— BEGIN Task data —

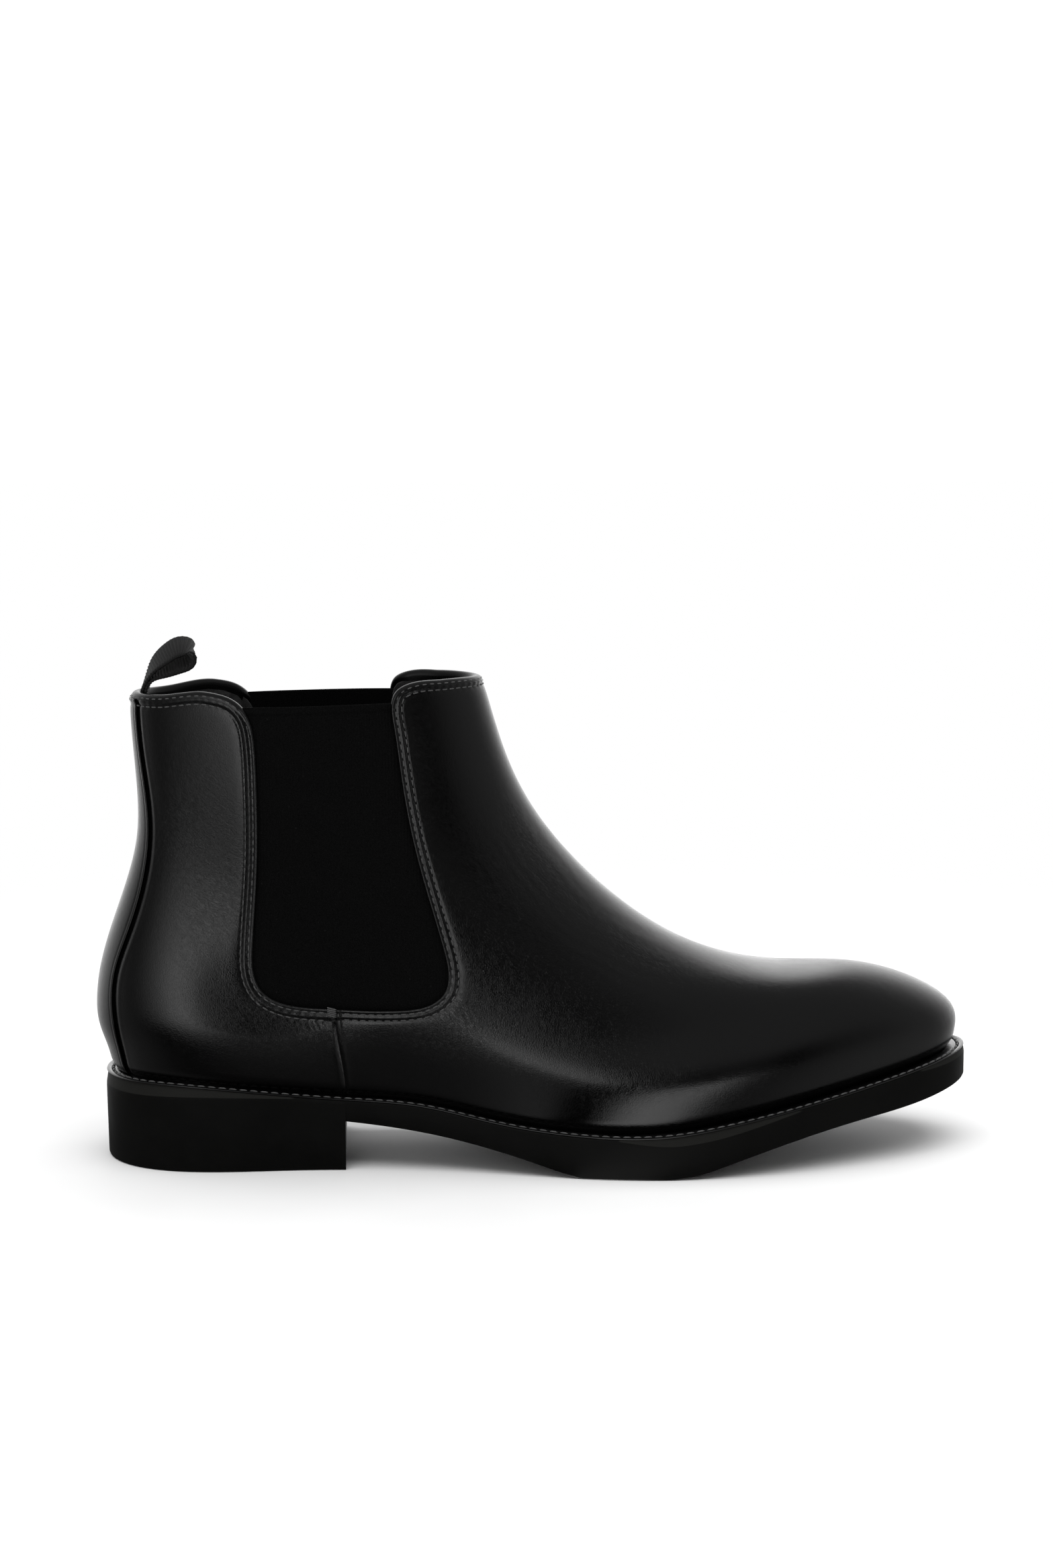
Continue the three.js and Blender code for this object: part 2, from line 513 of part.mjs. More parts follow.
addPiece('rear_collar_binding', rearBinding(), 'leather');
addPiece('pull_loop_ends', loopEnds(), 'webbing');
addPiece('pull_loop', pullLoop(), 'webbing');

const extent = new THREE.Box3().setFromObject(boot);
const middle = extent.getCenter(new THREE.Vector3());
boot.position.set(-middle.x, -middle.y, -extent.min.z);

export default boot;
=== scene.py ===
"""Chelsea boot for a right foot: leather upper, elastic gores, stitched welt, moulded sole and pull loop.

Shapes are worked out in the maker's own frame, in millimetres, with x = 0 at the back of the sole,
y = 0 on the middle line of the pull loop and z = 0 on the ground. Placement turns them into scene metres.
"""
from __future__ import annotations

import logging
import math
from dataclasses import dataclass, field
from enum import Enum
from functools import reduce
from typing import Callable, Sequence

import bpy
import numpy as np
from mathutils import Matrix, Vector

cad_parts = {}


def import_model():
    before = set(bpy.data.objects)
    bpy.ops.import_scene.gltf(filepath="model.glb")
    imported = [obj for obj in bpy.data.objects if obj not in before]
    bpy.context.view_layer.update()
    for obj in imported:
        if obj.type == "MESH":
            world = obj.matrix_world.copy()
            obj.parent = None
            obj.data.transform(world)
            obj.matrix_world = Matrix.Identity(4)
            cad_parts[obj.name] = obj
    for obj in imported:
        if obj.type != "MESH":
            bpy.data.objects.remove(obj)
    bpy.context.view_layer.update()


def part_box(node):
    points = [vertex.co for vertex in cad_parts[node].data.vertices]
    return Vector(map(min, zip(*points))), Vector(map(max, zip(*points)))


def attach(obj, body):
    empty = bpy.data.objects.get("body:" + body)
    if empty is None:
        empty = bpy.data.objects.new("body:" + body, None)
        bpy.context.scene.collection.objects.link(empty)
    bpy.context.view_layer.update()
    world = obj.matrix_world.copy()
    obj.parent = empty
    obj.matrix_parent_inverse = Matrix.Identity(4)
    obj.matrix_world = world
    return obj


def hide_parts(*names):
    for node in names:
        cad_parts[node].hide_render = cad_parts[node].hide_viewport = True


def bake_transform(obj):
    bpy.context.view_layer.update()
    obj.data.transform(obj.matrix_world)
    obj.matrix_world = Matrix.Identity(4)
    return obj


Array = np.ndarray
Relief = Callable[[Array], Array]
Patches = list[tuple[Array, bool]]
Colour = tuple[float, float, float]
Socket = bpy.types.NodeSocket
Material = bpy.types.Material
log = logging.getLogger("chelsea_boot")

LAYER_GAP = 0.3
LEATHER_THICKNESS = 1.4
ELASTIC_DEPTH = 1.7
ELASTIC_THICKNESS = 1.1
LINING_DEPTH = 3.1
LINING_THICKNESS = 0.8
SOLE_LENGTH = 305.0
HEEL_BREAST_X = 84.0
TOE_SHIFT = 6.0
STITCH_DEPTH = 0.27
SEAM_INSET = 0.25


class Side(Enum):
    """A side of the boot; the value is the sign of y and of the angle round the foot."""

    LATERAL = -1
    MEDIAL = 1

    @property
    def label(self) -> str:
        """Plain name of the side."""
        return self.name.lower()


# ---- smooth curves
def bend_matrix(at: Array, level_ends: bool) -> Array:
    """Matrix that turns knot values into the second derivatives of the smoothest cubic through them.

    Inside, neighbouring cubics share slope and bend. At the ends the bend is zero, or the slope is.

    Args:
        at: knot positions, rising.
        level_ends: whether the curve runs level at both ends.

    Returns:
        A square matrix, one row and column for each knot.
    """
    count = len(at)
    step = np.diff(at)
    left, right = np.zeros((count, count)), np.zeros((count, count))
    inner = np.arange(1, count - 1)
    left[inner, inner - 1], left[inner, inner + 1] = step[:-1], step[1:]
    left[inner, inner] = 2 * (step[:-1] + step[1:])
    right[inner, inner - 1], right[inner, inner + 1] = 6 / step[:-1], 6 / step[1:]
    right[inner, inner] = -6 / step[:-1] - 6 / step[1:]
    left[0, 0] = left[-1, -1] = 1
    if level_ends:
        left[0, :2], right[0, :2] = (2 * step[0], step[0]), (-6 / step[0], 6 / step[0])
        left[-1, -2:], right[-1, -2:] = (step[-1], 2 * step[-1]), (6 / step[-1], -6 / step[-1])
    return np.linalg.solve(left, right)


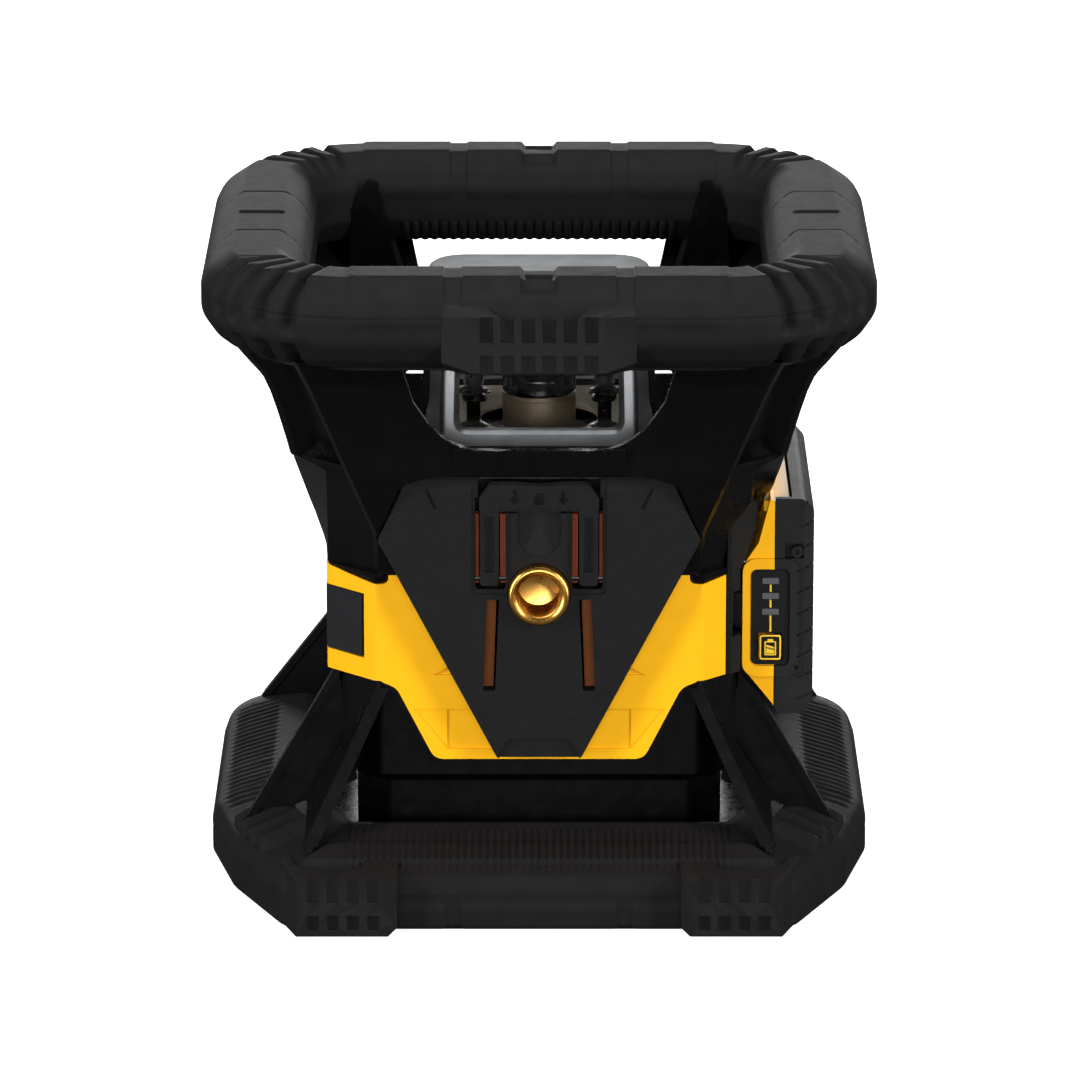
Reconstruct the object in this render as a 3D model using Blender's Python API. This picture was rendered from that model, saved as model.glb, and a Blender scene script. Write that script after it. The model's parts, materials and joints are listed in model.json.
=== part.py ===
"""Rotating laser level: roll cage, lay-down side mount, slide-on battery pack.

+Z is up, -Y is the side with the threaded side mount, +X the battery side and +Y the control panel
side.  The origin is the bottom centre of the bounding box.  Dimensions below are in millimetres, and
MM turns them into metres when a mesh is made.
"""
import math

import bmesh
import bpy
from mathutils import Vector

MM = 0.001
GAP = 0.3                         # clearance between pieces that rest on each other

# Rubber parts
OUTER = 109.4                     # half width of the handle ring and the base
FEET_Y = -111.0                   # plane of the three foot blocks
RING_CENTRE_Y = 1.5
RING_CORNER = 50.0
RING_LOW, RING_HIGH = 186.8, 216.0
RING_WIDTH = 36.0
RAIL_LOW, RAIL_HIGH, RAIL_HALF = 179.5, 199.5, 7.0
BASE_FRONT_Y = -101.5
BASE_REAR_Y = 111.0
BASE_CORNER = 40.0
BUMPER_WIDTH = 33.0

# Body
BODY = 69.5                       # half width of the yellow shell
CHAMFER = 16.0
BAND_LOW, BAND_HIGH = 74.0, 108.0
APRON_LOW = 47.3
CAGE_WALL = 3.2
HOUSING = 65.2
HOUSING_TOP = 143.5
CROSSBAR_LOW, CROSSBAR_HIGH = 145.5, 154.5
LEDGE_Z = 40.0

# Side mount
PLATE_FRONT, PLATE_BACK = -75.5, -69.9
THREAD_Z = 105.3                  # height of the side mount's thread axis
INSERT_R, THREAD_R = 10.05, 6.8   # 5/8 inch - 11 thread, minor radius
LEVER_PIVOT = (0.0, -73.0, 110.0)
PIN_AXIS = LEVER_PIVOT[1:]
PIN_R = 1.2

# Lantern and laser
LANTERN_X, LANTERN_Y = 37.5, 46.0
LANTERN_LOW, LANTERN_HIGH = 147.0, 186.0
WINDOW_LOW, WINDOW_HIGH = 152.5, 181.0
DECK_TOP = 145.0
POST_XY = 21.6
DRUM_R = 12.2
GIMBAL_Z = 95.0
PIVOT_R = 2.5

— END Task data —

__Exercise directions__
Print the records above exactly as they appear.

__Reply to the exercise__
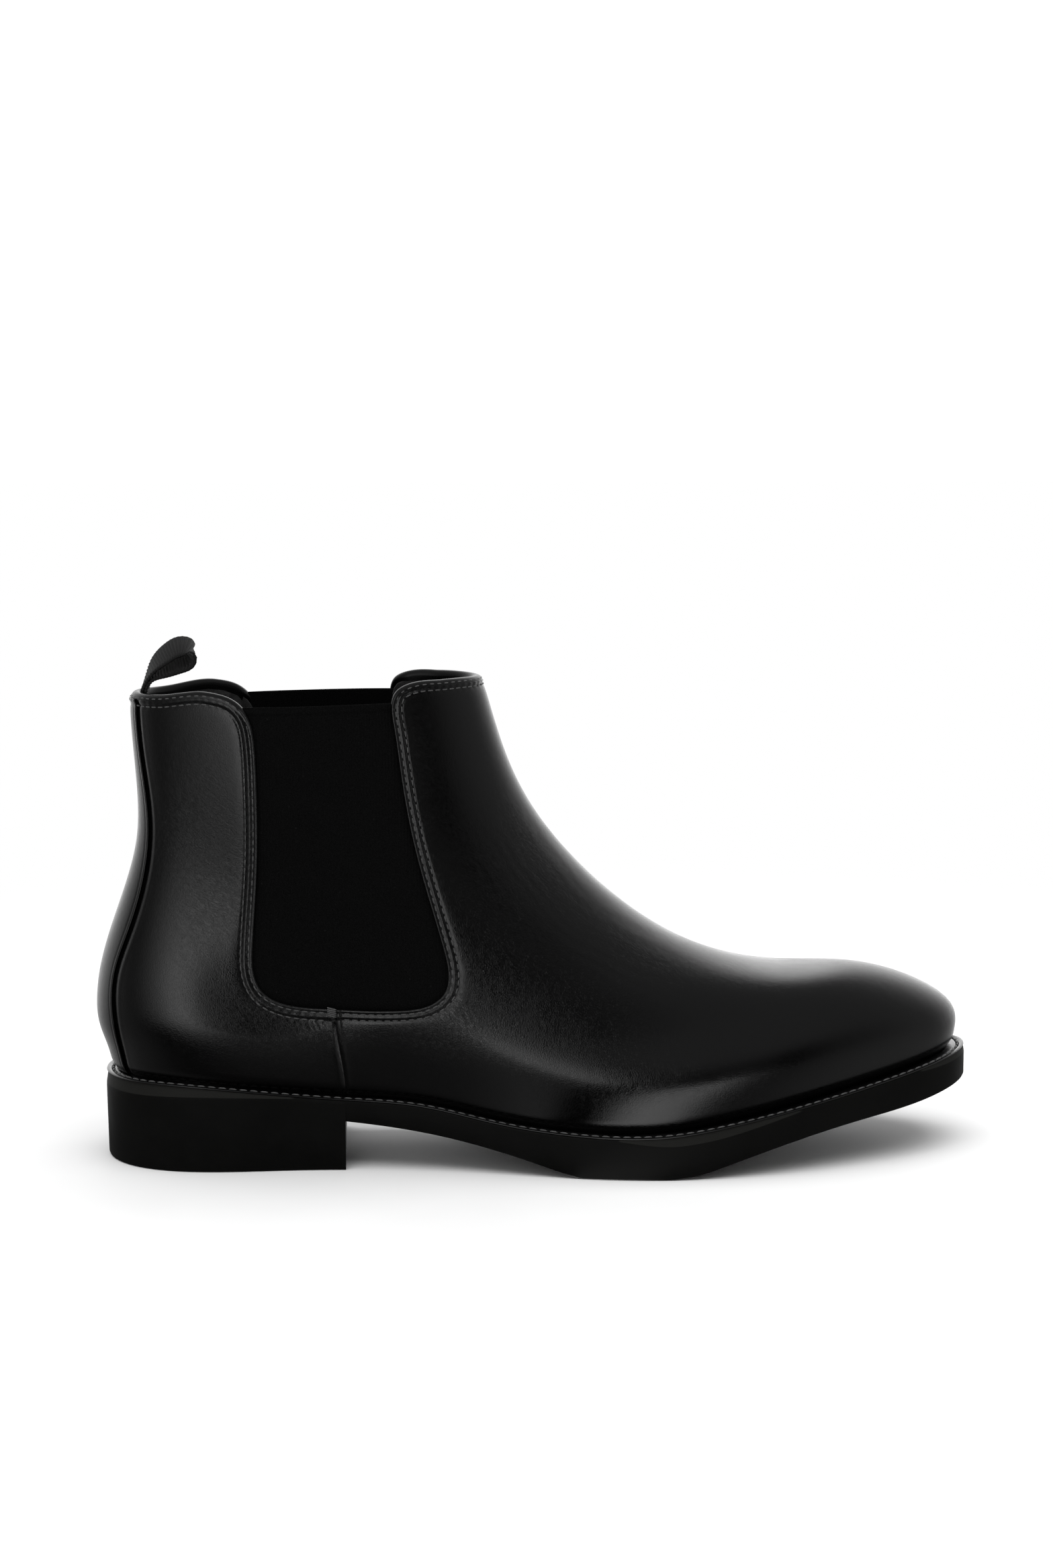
Continue the three.js and Blender code for this object: part 2, from line 513 of part.mjs. More parts follow.
addPiece('rear_collar_binding', rearBinding(), 'leather');
addPiece('pull_loop_ends', loopEnds(), 'webbing');
addPiece('pull_loop', pullLoop(), 'webbing');

const extent = new THREE.Box3().setFromObject(boot);
const middle = extent.getCenter(new THREE.Vector3());
boot.position.set(-middle.x, -middle.y, -extent.min.z);

export default boot;
=== scene.py ===
"""Chelsea boot for a right foot: leather upper, elastic gores, stitched welt, moulded sole and pull loop.

Shapes are worked out in the maker's own frame, in millimetres, with x = 0 at the back of the sole,
y = 0 on the middle line of the pull loop and z = 0 on the ground. Placement turns them into scene metres.
"""
from __future__ import annotations

import logging
import math
from dataclasses import dataclass, field
from enum import Enum
from functools import reduce
from typing import Callable, Sequence

import bpy
import numpy as np
from mathutils import Matrix, Vector

cad_parts = {}


def import_model():
    before = set(bpy.data.objects)
    bpy.ops.import_scene.gltf(filepath="model.glb")
    imported = [obj for obj in bpy.data.objects if obj not in before]
    bpy.context.view_layer.update()
    for obj in imported:
        if obj.type == "MESH":
            world = obj.matrix_world.copy()
            obj.parent = None
            obj.data.transform(world)
            obj.matrix_world = Matrix.Identity(4)
            cad_parts[obj.name] = obj
    for obj in imported:
        if obj.type != "MESH":
            bpy.data.objects.remove(obj)
    bpy.context.view_layer.update()


def part_box(node):
    points = [vertex.co for vertex in cad_parts[node].data.vertices]
    return Vector(map(min, zip(*points))), Vector(map(max, zip(*points)))


def attach(obj, body):
    empty = bpy.data.objects.get("body:" + body)
    if empty is None:
        empty = bpy.data.objects.new("body:" + body, None)
        bpy.context.scene.collection.objects.link(empty)
    bpy.context.view_layer.update()
    world = obj.matrix_world.copy()
    obj.parent = empty
    obj.matrix_parent_inverse = Matrix.Identity(4)
    obj.matrix_world = world
    return obj


def hide_parts(*names):
    for node in names:
        cad_parts[node].hide_render = cad_parts[node].hide_viewport = True


def bake_transform(obj):
    bpy.context.view_layer.update()
    obj.data.transform(obj.matrix_world)
    obj.matrix_world = Matrix.Identity(4)
    return obj


Array = np.ndarray
Relief = Callable[[Array], Array]
Patches = list[tuple[Array, bool]]
Colour = tuple[float, float, float]
Socket = bpy.types.NodeSocket
Material = bpy.types.Material
log = logging.getLogger("chelsea_boot")

LAYER_GAP = 0.3
LEATHER_THICKNESS = 1.4
ELASTIC_DEPTH = 1.7
ELASTIC_THICKNESS = 1.1
LINING_DEPTH = 3.1
LINING_THICKNESS = 0.8
SOLE_LENGTH = 305.0
HEEL_BREAST_X = 84.0
TOE_SHIFT = 6.0
STITCH_DEPTH = 0.27
SEAM_INSET = 0.25


class Side(Enum):
    """A side of the boot; the value is the sign of y and of the angle round the foot."""

    LATERAL = -1
    MEDIAL = 1

    @property
    def label(self) -> str:
        """Plain name of the side."""
        return self.name.lower()


# ---- smooth curves
def bend_matrix(at: Array, level_ends: bool) -> Array:
    """Matrix that turns knot values into the second derivatives of the smoothest cubic through them.

    Inside, neighbouring cubics share slope and bend. At the ends the bend is zero, or the slope is.

    Args:
        at: knot positions, rising.
        level_ends: whether the curve runs level at both ends.

    Returns:
        A square matrix, one row and column for each knot.
    """
    count = len(at)
    step = np.diff(at)
    left, right = np.zeros((count, count)), np.zeros((count, count))
    inner = np.arange(1, count - 1)
    left[inner, inner - 1], left[inner, inner + 1] = step[:-1], step[1:]
    left[inner, inner] = 2 * (step[:-1] + step[1:])
    right[inner, inner - 1], right[inner, inner + 1] = 6 / step[:-1], 6 / step[1:]
    right[inner, inner] = -6 / step[:-1] - 6 / step[1:]
    left[0, 0] = left[-1, -1] = 1
    if level_ends:
        left[0, :2], right[0, :2] = (2 * step[0], step[0]), (-6 / step[0], 6 / step[0])
        left[-1, -2:], right[-1, -2:] = (step[-1], 2 * step[-1]), (6 / step[-1], -6 / step[-1])
    return np.linalg.solve(left, right)


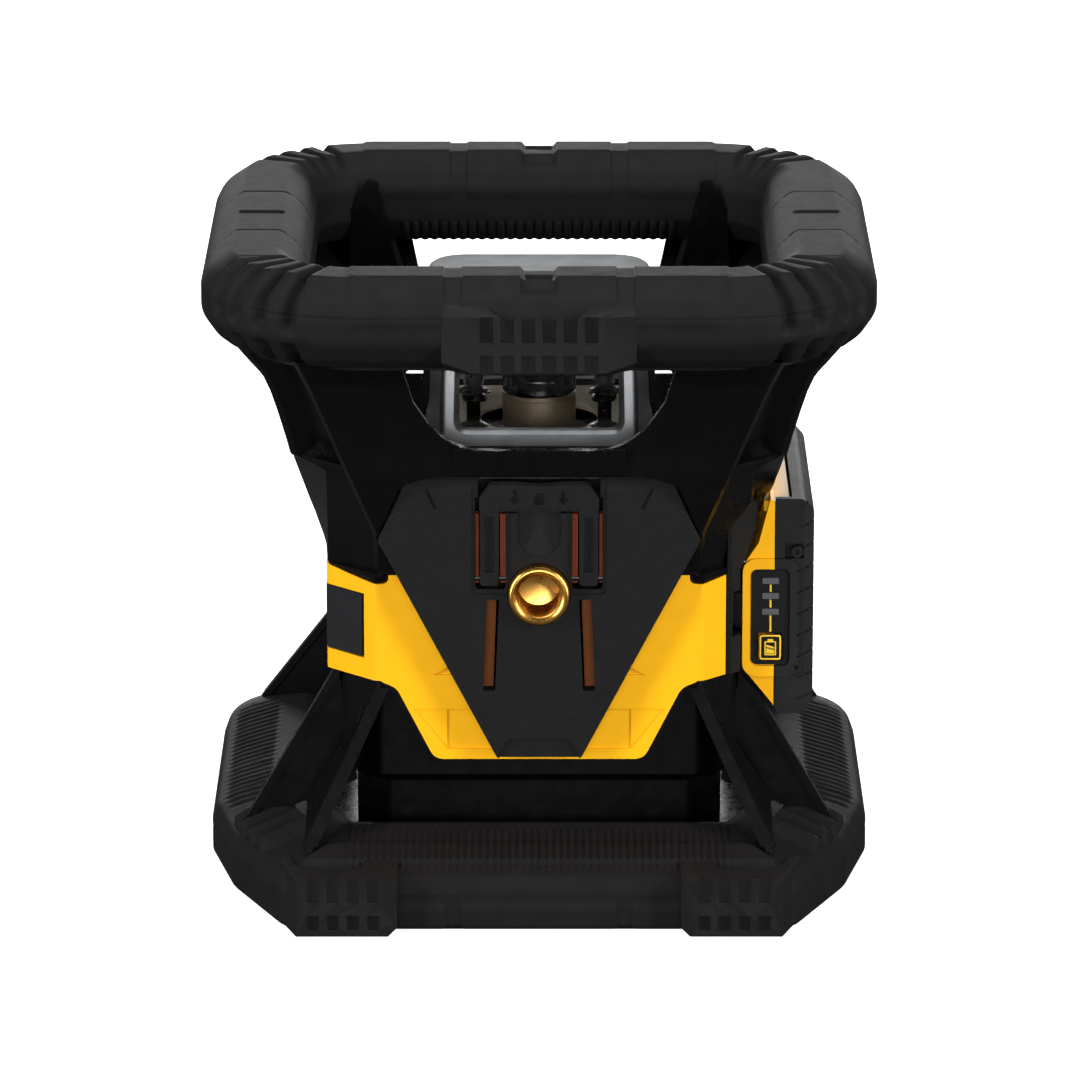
Reconstruct the object in this render as a 3D model using Blender's Python API. This picture was rendered from that model, saved as model.glb, and a Blender scene script. Write that script after it. The model's parts, materials and joints are listed in model.json.
=== part.py ===
"""Rotating laser level: roll cage, lay-down side mount, slide-on battery pack.

+Z is up, -Y is the side with the threaded side mount, +X the battery side and +Y the control panel
side.  The origin is the bottom centre of the bounding box.  Dimensions below are in millimetres, and
MM turns them into metres when a mesh is made.
"""
import math

import bmesh
import bpy
from mathutils import Vector

MM = 0.001
GAP = 0.3                         # clearance between pieces that rest on each other

# Rubber parts
OUTER = 109.4                     # half width of the handle ring and the base
FEET_Y = -111.0                   # plane of the three foot blocks
RING_CENTRE_Y = 1.5
RING_CORNER = 50.0
RING_LOW, RING_HIGH = 186.8, 216.0
RING_WIDTH = 36.0
RAIL_LOW, RAIL_HIGH, RAIL_HALF = 179.5, 199.5, 7.0
BASE_FRONT_Y = -101.5
BASE_REAR_Y = 111.0
BASE_CORNER = 40.0
BUMPER_WIDTH = 33.0

# Body
BODY = 69.5                       # half width of the yellow shell
CHAMFER = 16.0
BAND_LOW, BAND_HIGH = 74.0, 108.0
APRON_LOW = 47.3
CAGE_WALL = 3.2
HOUSING = 65.2
HOUSING_TOP = 143.5
CROSSBAR_LOW, CROSSBAR_HIGH = 145.5, 154.5
LEDGE_Z = 40.0

# Side mount
PLATE_FRONT, PLATE_BACK = -75.5, -69.9
THREAD_Z = 105.3                  # height of the side mount's thread axis
INSERT_R, THREAD_R = 10.05, 6.8   # 5/8 inch - 11 thread, minor radius
LEVER_PIVOT = (0.0, -73.0, 110.0)
PIN_AXIS = LEVER_PIVOT[1:]
PIN_R = 1.2

# Lantern and laser
LANTERN_X, LANTERN_Y = 37.5, 46.0
LANTERN_LOW, LANTERN_HIGH = 147.0, 186.0
WINDOW_LOW, WINDOW_HIGH = 152.5, 181.0
DECK_TOP = 145.0
POST_XY = 21.6
DRUM_R = 12.2
GIMBAL_Z = 95.0
PIVOT_R = 2.5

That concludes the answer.